*Goal of the exercise:*
Look in the material below for the line with "front_bezel();" and the line with "bpy.context.view_layer.update()", then set down exactly those two lines and all lines between, nothing more.

*Recorded data:*
------------------------------------------------------------------------
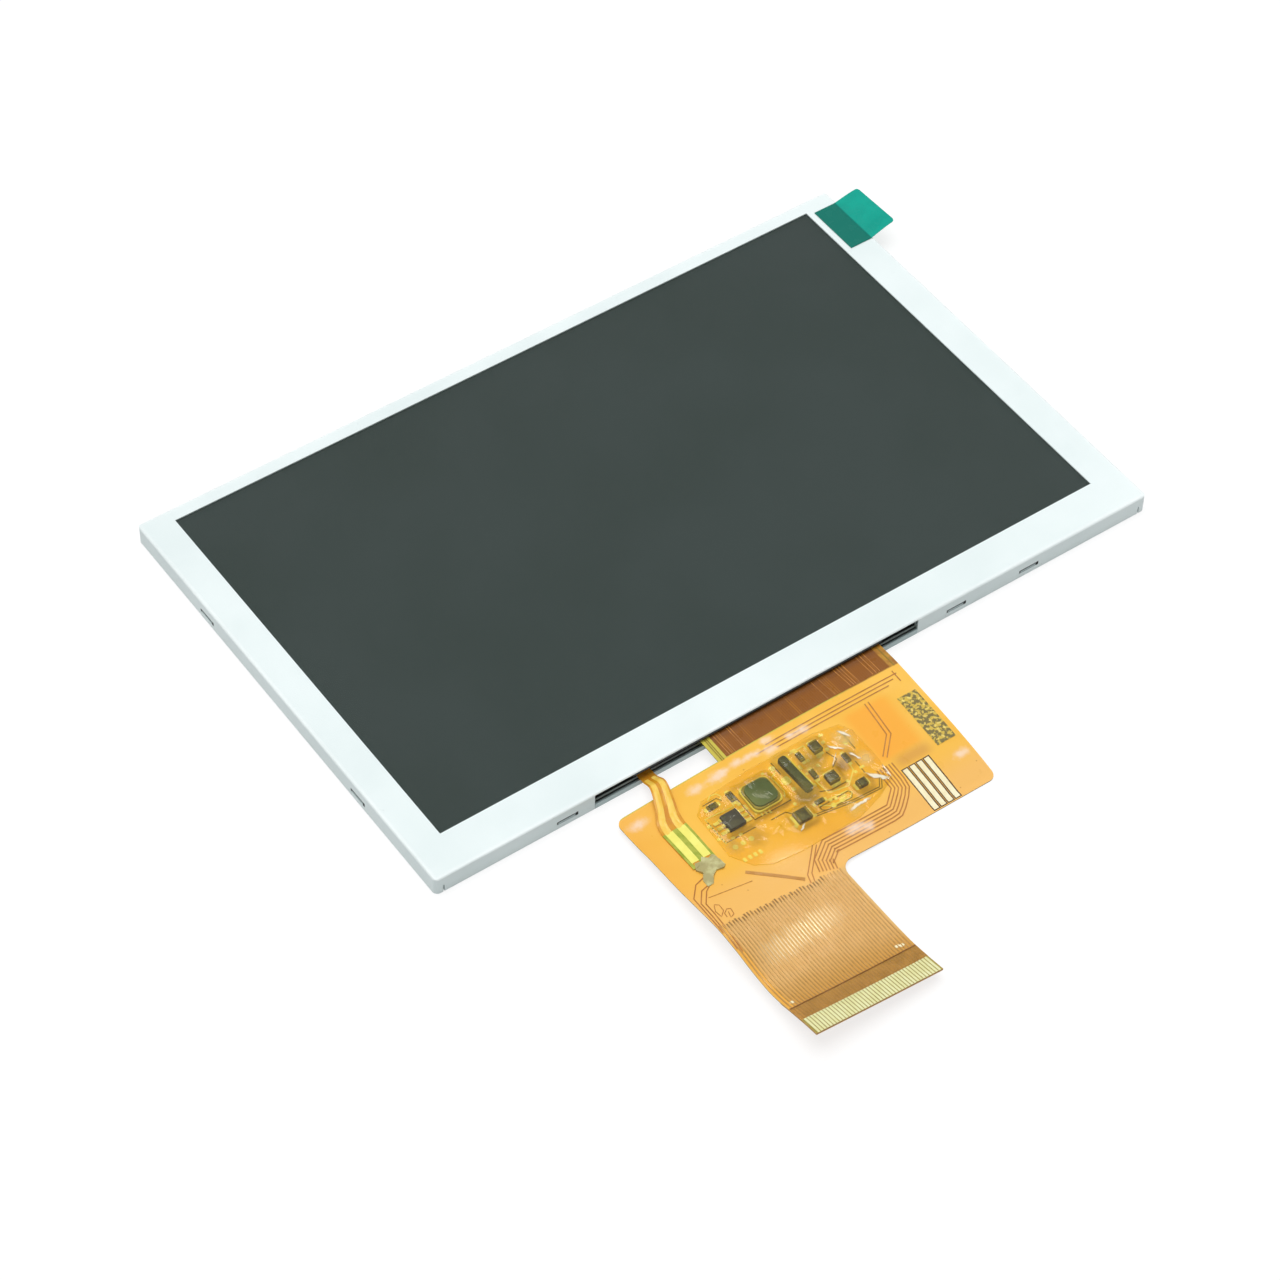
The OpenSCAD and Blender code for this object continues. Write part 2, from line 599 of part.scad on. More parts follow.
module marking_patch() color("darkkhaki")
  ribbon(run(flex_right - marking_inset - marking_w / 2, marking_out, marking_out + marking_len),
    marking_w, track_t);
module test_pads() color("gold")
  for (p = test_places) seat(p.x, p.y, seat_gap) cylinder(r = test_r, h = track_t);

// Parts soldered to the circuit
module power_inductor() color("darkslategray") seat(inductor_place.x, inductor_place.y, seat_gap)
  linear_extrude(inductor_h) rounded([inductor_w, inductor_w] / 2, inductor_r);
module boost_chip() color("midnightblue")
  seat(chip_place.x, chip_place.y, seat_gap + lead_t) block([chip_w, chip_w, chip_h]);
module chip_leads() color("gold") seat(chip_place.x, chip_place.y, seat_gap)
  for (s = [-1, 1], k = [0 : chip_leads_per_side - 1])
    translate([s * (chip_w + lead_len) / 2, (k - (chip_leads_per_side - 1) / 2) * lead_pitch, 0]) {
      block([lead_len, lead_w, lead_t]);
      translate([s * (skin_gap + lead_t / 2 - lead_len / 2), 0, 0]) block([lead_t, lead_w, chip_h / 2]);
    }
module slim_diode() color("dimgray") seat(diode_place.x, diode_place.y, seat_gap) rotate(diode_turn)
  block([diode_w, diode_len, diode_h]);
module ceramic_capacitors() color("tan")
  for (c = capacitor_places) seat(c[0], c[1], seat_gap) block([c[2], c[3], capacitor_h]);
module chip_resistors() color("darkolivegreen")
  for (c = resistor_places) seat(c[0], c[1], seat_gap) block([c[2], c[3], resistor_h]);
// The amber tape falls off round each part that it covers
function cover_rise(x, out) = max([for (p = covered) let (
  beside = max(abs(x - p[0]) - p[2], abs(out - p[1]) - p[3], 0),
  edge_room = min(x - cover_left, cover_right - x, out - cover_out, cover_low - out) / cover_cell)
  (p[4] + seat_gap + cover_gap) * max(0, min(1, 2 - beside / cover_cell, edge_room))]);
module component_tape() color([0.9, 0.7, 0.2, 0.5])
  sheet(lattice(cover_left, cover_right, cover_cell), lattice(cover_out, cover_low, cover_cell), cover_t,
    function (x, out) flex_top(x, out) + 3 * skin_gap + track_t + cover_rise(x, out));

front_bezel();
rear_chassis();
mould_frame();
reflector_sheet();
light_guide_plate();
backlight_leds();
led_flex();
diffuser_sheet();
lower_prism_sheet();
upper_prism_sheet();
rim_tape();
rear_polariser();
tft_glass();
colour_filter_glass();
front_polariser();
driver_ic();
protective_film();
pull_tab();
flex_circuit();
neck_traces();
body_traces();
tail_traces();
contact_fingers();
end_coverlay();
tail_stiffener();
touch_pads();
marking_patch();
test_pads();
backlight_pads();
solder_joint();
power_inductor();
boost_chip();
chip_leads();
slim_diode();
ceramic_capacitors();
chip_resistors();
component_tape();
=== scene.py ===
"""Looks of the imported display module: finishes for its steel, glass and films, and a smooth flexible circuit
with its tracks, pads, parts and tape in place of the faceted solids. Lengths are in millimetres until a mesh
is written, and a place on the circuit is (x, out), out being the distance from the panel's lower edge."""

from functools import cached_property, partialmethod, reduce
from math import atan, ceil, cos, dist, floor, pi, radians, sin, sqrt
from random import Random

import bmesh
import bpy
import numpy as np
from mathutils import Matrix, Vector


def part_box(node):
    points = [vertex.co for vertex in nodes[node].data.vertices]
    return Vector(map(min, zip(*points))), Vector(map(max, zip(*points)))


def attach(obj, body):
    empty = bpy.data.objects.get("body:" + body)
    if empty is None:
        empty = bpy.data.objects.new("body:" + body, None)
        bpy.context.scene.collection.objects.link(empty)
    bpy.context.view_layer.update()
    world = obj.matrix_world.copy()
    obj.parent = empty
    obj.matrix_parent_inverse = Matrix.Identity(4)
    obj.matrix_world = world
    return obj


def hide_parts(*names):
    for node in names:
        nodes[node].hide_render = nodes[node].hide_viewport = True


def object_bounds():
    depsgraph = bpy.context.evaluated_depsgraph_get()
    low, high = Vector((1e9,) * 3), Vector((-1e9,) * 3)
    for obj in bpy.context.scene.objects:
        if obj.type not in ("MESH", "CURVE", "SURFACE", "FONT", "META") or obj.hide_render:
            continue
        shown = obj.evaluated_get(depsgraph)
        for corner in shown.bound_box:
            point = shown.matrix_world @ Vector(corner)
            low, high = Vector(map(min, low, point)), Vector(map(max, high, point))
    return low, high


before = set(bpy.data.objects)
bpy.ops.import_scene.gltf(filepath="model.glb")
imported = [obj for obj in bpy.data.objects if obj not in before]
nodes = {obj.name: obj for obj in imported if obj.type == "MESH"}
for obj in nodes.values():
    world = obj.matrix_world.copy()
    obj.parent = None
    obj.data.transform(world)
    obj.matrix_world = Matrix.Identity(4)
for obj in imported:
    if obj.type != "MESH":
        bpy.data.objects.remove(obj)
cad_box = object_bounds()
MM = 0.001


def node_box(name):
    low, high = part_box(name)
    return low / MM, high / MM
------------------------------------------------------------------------
*Solution to this problem:*
front_bezel();
rear_chassis();
mould_frame();
reflector_sheet();
light_guide_plate();
backlight_leds();
led_flex();
diffuser_sheet();
lower_prism_sheet();
upper_prism_sheet();
rim_tape();
rear_polariser();
tft_glass();
colour_filter_glass();
front_polariser();
driver_ic();
protective_film();
pull_tab();
flex_circuit();
neck_traces();
body_traces();
tail_traces();
contact_fingers();
end_coverlay();
tail_stiffener();
touch_pads();
marking_patch();
test_pads();
backlight_pads();
solder_joint();
power_inductor();
boost_chip();
chip_leads();
slim_diode();
ceramic_capacitors();
chip_resistors();
component_tape();
=== scene.py ===
"""Looks of the imported display module: finishes for its steel, glass and films, and a smooth flexible circuit
with its tracks, pads, parts and tape in place of the faceted solids. Lengths are in millimetres until a mesh
is written, and a place on the circuit is (x, out), out being the distance from the panel's lower edge."""

from functools import cached_property, partialmethod, reduce
from math import atan, ceil, cos, dist, floor, pi, radians, sin, sqrt
from random import Random

import bmesh
import bpy
import numpy as np
from mathutils import Matrix, Vector


def part_box(node):
    points = [vertex.co for vertex in nodes[node].data.vertices]
    return Vector(map(min, zip(*points))), Vector(map(max, zip(*points)))


def attach(obj, body):
    empty = bpy.data.objects.get("body:" + body)
    if empty is None:
        empty = bpy.data.objects.new("body:" + body, None)
        bpy.context.scene.collection.objects.link(empty)
    bpy.context.view_layer.update()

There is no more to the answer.